About Me

Hing is the New Patchouli?

This is a place to share easy to make recipes for South Indian vegetarian dishes and some fusion cuisine born of years of cooking in the US. Easy doesn’t mean boring or basic. Make tasty, healthful (and not so healthful) dishes that will wow your friends and family. I started off on Facebook with the encouragement of my sister in law. I was quite baffled by the interest and the numbers of people from India and other places who expressed interest and began to ask questions. Facebook brought in the traffic but the timeline was too restrictive and did not provide any form of organization or search. So this blog.

I focus on recipes that have high return on effort, fresh ingredients and lip smacking flavors.

Mami’s in silk sarees will quietly ask for your recipes after dinner. Keep it simple, reduce clean up and enjoy. The time for South Indian Cuisine is now. We need no longer hide or sneak off to consume our idlis or our thair saadam packets. Share and celebrate the many flavors of South India while adding something new and healthful. Lots of vegetables and beautiful colors…

 

South Indian Cuisine; It’s Art Now.

Moments at the Party

My best moments at dinner parties are when traditional Indian women of my mother’s generation, wrapped in silk saris and nose rings, come up to me in the kitchen and casually ask me something like “Idu panninela vaanginela?” (Did you make this or buy this?) There are many variations of this question. But the bottom line is they liked it but are not sure if it’s real.

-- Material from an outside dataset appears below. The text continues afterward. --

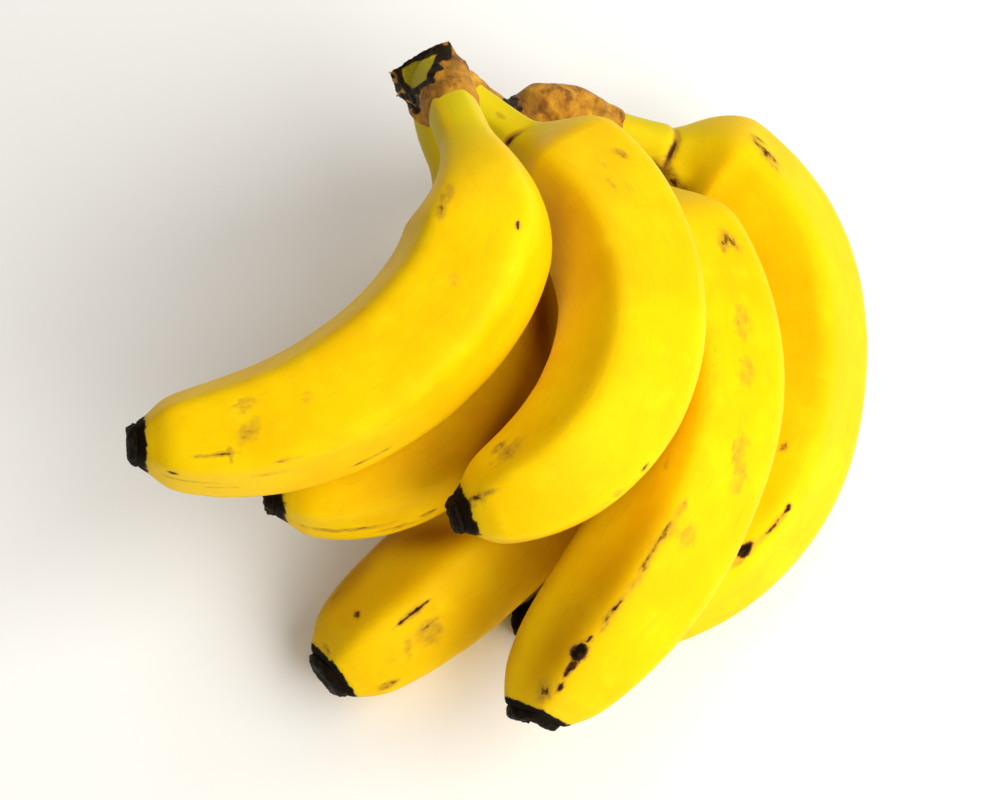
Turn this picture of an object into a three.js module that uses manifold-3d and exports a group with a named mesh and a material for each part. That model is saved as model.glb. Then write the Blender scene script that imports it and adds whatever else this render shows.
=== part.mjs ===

And this is the key to much of my cooking. I usually minimize the steps and keep some flavors intact. Add that unexpected flavor or ingredient in familiar dishes like sun dried tomato pieces in tamarind rice. Perhaps this is the thrill a painter of fakes or a counterfeiter experiences when one of their creations escapes detection and is passed off.

I will include a few dishes in this genre as well. And for my friend Vaidyanathan, who, with ill concealed disdain, has been reading some of my recipes and tells me “that it’s good that I have learned to like these ill-prepared foods”, I will add a special section of some traditional South Indian Recipes made the way my grandmother would make them. And you can make these easily if you respect the ingredients and visualize the taste you are trying to create. But they should never taste exactly the same twice.